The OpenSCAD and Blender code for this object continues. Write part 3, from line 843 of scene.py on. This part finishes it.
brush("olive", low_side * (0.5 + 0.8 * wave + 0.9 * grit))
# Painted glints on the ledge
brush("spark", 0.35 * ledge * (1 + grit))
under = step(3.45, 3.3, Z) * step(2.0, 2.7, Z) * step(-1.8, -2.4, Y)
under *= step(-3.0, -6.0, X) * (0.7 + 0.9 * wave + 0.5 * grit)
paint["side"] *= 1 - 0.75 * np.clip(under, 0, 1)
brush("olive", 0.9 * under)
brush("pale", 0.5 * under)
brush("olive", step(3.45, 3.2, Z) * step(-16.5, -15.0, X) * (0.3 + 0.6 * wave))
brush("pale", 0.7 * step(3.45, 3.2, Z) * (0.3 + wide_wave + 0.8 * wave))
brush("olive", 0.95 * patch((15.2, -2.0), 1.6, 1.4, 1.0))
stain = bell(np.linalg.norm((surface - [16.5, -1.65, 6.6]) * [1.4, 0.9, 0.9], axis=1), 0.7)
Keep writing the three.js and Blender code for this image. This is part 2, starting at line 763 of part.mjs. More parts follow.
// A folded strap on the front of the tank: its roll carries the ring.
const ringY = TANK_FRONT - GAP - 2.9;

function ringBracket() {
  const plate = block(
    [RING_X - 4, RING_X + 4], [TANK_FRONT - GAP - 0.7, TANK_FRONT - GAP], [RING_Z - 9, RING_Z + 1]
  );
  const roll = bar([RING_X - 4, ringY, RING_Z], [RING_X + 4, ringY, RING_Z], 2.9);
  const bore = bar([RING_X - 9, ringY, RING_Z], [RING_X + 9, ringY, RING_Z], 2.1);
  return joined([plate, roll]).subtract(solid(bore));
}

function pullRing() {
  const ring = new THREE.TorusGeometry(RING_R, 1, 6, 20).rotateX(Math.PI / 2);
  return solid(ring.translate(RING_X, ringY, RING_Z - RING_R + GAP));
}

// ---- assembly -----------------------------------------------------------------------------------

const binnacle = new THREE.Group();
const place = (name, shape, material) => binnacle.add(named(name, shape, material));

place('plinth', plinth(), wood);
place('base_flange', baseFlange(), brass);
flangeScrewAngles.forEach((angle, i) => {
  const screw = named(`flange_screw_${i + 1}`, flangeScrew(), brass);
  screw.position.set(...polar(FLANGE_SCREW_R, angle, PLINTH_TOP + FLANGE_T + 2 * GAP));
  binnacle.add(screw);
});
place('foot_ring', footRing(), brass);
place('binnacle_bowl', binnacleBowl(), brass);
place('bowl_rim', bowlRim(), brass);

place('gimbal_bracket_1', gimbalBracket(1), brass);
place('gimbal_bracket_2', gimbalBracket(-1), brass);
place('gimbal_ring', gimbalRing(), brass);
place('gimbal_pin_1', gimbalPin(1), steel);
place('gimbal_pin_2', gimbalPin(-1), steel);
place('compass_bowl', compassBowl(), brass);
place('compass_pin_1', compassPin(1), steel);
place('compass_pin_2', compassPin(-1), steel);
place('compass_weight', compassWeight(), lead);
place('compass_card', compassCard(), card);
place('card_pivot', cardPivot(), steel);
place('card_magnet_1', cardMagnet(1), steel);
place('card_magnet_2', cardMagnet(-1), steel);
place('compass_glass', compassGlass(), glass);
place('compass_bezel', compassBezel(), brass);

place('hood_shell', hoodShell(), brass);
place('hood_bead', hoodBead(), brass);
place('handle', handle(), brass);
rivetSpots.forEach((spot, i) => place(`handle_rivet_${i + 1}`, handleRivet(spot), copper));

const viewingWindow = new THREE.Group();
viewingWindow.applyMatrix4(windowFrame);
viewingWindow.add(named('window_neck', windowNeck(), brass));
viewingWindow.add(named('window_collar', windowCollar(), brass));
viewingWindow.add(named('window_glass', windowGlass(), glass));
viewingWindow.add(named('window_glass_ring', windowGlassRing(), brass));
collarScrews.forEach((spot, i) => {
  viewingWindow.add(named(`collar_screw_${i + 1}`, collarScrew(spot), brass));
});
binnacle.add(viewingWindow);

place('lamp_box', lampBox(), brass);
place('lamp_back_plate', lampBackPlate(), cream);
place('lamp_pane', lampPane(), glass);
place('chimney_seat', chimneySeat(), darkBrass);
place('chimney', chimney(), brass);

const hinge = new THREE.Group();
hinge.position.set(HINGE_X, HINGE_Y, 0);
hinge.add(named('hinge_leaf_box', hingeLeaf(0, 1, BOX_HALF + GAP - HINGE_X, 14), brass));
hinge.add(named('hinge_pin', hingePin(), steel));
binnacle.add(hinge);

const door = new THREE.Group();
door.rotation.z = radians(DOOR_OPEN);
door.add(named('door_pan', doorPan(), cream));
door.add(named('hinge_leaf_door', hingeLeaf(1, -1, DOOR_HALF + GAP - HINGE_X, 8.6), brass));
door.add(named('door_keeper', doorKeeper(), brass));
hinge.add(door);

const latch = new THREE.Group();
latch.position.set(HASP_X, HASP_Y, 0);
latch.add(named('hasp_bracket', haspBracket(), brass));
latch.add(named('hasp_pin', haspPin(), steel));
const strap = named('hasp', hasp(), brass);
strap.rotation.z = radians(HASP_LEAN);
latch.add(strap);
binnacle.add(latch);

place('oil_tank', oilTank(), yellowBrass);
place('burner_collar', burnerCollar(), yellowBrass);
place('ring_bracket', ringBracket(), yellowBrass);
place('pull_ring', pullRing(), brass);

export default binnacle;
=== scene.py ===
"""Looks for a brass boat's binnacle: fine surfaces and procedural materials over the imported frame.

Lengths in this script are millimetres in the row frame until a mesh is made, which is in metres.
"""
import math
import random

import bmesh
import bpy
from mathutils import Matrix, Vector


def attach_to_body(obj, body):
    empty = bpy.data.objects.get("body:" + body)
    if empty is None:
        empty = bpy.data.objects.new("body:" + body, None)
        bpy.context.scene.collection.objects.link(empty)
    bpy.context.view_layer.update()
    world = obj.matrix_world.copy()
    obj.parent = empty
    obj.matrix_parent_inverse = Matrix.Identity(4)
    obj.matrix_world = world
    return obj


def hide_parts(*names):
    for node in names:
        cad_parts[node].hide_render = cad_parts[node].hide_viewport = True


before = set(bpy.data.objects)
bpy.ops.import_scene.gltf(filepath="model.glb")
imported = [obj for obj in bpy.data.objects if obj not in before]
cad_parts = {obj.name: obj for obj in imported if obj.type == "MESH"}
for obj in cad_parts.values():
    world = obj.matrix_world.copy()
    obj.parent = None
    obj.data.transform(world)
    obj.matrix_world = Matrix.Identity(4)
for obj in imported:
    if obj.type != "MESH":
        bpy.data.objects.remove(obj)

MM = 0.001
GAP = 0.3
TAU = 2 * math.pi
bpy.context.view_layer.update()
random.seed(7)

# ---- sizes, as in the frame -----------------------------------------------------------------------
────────
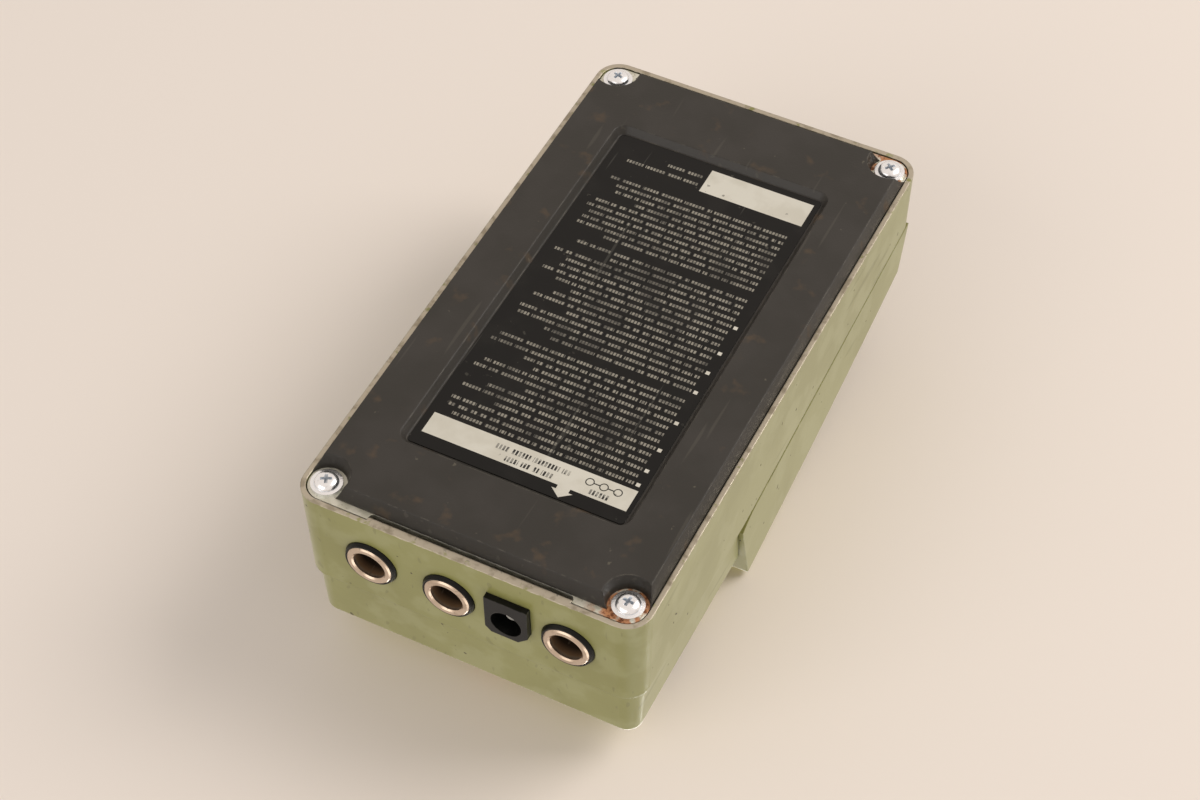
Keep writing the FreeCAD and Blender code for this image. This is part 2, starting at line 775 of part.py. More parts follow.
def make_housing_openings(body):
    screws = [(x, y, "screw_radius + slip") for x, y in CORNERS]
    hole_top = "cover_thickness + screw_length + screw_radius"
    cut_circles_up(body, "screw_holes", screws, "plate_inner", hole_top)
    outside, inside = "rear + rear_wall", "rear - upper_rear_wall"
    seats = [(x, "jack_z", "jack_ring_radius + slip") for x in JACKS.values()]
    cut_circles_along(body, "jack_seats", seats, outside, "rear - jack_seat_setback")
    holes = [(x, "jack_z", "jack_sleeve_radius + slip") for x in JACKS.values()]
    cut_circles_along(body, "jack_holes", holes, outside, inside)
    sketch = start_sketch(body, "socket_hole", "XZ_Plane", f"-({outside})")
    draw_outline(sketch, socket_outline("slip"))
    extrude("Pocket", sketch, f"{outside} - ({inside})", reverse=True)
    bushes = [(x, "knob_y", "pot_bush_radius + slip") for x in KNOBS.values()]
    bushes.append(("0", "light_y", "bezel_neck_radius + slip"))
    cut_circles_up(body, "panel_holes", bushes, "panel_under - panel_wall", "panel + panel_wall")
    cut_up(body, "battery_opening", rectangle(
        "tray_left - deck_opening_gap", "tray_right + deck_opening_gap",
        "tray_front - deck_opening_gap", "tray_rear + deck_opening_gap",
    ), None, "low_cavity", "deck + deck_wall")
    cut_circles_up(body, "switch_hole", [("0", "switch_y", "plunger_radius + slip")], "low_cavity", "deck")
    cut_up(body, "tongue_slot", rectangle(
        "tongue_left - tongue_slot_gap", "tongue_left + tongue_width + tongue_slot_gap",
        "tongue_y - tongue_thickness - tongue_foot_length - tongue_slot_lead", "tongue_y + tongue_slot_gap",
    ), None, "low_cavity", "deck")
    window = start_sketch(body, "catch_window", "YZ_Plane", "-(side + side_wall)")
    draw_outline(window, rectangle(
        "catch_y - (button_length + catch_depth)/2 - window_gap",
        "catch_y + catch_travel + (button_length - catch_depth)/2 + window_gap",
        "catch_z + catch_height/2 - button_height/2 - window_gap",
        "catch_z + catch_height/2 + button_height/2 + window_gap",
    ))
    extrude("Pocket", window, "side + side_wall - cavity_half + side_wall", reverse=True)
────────
• [STATED GOAL] Look through the material above and print exactly the lines from the one containing "place('oil_tank', oilTank(), yellowBrass);" to the one containing "# ---- sizes, as", both included, and nothing more.

• [TASK SOLUTION]
place('oil_tank', oilTank(), yellowBrass);
place('burner_collar', burnerCollar(), yellowBrass);
place('ring_bracket', ringBracket(), yellowBrass);
place('pull_ring', pullRing(), brass);

export default binnacle;
=== scene.py ===
"""Looks for a brass boat's binnacle: fine surfaces and procedural materials over the imported frame.

Lengths in this script are millimetres in the row frame until a mesh is made, which is in metres.
"""
import math
import random

import bmesh
import bpy
from mathutils import Matrix, Vector


def attach_to_body(obj, body):
    empty = bpy.data.objects.get("body:" + body)
    if empty is None:
        empty = bpy.data.objects.new("body:" + body, None)
        bpy.context.scene.collection.objects.link(empty)
    bpy.context.view_layer.update()
    world = obj.matrix_world.copy()
    obj.parent = empty
    obj.matrix_parent_inverse = Matrix.Identity(4)
    obj.matrix_world = world
    return obj


def hide_parts(*names):
    for node in names:
        cad_parts[node].hide_render = cad_parts[node].hide_viewport = True


before = set(bpy.data.objects)
bpy.ops.import_scene.gltf(filepath="model.glb")
imported = [obj for obj in bpy.data.objects if obj not in before]
cad_parts = {obj.name: obj for obj in imported if obj.type == "MESH"}
for obj in cad_parts.values():
    world = obj.matrix_world.copy()
    obj.parent = None
    obj.data.transform(world)
    obj.matrix_world = Matrix.Identity(4)
for obj in imported:
    if obj.type != "MESH":
        bpy.data.objects.remove(obj)

MM = 0.001
GAP = 0.3
TAU = 2 * math.pi
bpy.context.view_layer.update()
random.seed(7)

# ---- sizes, as in the frame -----------------------------------------------------------------------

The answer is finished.